◆ **Exercise description**
Transcribe, exactly as they appear, the line that contains "Write part 3", the line that contains "hank_up = Vector((-sin(HANK_LEAN), 0, cos(HANK_LEAN)))", and every line in between, and nothing else.

◆ **Data entries**
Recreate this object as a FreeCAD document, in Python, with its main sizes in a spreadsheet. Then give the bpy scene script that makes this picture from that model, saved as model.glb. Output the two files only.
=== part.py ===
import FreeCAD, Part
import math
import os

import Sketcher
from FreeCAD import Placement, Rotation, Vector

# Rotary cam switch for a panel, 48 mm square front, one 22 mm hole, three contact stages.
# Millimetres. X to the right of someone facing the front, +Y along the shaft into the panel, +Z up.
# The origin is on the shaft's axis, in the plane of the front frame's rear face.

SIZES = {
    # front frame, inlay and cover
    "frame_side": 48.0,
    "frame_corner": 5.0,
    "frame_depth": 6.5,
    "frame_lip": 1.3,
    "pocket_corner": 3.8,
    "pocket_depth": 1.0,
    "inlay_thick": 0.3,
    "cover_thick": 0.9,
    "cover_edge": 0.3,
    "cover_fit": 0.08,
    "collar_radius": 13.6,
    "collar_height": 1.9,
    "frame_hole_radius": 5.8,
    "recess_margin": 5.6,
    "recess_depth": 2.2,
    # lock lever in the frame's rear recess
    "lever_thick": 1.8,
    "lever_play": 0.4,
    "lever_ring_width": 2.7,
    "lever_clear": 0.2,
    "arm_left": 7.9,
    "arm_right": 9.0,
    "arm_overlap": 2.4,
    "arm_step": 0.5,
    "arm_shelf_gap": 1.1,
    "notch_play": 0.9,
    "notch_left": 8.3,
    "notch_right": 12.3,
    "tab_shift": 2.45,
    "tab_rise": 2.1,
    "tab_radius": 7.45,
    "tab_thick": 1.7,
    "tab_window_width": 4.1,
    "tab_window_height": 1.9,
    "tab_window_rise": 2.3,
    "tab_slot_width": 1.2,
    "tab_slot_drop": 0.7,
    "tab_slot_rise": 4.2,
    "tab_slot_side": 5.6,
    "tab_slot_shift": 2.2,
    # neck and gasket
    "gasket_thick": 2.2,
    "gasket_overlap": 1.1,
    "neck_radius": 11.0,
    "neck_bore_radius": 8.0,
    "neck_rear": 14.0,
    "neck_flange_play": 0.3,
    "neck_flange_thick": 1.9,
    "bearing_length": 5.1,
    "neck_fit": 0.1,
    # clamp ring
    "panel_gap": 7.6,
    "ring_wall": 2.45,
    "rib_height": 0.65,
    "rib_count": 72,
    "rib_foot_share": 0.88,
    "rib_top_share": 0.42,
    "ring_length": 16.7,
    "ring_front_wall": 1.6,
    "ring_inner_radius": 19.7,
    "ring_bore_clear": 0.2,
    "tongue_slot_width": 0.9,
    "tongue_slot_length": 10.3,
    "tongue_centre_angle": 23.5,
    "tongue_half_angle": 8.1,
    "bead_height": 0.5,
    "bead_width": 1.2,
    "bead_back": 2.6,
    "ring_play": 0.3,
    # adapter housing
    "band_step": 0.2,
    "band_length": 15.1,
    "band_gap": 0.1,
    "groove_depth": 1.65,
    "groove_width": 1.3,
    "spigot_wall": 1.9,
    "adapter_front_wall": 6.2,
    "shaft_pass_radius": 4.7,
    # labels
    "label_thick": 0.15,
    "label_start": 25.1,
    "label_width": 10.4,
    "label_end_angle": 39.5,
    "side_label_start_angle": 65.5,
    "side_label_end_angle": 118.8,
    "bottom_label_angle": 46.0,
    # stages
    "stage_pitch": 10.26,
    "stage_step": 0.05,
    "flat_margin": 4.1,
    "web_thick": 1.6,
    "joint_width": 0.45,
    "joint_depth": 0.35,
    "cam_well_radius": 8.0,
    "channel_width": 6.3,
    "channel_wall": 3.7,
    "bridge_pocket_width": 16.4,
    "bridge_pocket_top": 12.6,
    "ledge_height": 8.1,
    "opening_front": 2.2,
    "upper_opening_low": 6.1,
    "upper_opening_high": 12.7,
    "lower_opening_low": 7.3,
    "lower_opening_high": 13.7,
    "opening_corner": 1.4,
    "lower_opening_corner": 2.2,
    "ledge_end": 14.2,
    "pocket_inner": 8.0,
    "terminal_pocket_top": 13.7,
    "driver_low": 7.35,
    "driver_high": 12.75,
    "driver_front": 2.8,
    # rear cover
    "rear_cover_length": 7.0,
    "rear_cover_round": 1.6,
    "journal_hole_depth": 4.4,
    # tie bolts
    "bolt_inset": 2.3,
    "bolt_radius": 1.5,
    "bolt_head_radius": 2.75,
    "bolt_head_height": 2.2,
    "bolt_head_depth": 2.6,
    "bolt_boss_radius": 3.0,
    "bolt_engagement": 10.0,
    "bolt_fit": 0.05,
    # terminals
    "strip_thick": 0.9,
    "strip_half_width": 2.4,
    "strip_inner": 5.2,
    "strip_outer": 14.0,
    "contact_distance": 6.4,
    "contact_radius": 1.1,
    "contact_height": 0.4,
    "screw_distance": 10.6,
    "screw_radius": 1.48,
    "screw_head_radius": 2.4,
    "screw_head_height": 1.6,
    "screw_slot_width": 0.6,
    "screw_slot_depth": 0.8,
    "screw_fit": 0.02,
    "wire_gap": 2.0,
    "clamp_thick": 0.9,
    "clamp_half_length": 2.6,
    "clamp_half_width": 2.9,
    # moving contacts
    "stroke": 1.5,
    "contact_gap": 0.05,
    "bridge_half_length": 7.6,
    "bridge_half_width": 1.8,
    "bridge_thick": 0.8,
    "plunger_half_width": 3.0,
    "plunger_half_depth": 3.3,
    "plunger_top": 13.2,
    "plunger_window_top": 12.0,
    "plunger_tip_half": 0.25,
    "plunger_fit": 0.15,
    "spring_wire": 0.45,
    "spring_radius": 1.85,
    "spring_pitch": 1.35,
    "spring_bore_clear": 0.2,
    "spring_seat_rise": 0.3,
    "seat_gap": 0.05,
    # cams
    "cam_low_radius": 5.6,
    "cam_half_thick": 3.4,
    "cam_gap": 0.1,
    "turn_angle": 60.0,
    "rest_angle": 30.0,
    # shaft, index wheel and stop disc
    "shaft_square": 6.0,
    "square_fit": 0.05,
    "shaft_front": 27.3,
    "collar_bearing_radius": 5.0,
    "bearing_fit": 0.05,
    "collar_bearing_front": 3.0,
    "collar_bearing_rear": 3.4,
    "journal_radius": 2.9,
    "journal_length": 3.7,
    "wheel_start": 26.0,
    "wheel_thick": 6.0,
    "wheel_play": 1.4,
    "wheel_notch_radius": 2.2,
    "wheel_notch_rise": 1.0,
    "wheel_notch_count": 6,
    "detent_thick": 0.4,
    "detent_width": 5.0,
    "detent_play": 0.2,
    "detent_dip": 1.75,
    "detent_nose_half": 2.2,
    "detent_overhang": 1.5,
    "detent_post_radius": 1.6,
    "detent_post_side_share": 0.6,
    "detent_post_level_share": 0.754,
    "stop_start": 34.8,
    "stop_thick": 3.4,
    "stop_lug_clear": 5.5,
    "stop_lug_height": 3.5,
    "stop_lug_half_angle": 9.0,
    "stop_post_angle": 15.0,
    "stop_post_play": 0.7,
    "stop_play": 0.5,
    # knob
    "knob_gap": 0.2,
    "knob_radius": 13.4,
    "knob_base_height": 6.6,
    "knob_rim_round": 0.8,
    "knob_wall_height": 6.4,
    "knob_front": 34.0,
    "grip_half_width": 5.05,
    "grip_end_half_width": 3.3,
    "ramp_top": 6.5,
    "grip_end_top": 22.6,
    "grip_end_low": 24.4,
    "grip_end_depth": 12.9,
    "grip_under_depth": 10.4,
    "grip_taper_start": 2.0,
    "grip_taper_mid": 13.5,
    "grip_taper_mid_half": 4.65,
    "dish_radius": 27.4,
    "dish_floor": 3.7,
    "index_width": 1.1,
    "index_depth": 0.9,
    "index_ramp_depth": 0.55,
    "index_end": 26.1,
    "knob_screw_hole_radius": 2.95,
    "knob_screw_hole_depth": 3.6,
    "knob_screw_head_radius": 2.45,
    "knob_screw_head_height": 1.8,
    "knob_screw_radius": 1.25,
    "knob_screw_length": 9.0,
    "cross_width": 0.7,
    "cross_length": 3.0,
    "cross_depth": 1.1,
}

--

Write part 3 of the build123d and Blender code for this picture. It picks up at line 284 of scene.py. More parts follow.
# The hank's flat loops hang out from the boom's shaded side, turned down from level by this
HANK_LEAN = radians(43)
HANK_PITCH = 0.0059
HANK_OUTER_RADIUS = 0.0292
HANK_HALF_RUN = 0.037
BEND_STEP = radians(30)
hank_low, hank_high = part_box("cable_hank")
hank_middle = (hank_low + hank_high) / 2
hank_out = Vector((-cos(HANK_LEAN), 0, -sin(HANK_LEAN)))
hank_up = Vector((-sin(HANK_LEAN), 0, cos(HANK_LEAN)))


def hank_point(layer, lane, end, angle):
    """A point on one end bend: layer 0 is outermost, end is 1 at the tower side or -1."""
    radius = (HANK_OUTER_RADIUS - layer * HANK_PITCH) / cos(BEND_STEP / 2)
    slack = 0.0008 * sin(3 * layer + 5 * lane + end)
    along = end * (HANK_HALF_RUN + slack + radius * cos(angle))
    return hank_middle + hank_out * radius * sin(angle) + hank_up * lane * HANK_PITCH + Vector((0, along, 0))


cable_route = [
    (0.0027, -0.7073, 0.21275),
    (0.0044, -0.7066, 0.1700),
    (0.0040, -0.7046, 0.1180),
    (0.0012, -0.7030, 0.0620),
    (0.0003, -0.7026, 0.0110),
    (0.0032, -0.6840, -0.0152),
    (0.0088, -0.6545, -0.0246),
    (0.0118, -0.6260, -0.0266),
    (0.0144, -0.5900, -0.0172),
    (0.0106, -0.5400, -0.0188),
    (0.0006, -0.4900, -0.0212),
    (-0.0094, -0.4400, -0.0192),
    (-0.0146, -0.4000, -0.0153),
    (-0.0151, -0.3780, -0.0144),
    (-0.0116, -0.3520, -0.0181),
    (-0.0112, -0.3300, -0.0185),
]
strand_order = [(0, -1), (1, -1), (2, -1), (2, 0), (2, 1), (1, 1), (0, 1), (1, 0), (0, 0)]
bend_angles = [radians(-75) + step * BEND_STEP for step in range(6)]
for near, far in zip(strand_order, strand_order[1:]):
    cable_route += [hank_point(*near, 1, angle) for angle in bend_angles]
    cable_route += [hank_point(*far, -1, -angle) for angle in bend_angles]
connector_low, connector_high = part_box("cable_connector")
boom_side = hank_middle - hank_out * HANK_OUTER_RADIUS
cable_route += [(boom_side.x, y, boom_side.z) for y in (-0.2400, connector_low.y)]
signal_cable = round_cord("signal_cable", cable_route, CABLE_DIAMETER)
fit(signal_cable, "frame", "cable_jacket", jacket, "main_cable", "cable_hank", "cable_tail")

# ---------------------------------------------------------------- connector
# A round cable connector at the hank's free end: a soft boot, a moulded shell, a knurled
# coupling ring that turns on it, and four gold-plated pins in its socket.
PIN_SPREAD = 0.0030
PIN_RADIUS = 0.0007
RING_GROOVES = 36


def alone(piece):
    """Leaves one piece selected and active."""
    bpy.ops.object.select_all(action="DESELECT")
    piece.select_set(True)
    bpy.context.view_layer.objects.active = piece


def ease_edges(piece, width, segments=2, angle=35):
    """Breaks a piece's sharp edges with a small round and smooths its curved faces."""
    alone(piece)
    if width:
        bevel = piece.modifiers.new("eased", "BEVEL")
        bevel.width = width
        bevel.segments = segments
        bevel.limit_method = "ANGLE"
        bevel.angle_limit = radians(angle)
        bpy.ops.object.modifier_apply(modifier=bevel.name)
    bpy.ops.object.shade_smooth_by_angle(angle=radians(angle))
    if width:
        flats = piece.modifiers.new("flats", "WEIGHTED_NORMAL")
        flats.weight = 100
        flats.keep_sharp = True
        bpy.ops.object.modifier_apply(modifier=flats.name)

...

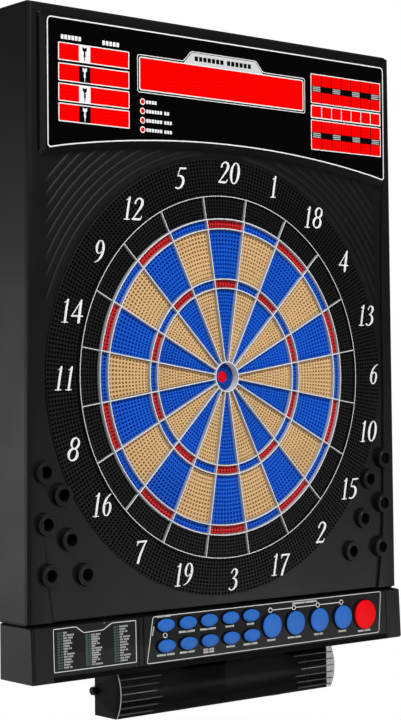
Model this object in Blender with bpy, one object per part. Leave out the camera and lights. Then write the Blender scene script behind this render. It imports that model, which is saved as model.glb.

◆ **Exercise answer**
Write part 3 of the build123d and Blender code for this picture. It picks up at line 284 of scene.py. More parts follow.
# The hank's flat loops hang out from the boom's shaded side, turned down from level by this
HANK_LEAN = radians(43)
HANK_PITCH = 0.0059
HANK_OUTER_RADIUS = 0.0292
HANK_HALF_RUN = 0.037
BEND_STEP = radians(30)
hank_low, hank_high = part_box("cable_hank")
hank_middle = (hank_low + hank_high) / 2
hank_out = Vector((-cos(HANK_LEAN), 0, -sin(HANK_LEAN)))
hank_up = Vector((-sin(HANK_LEAN), 0, cos(HANK_LEAN)))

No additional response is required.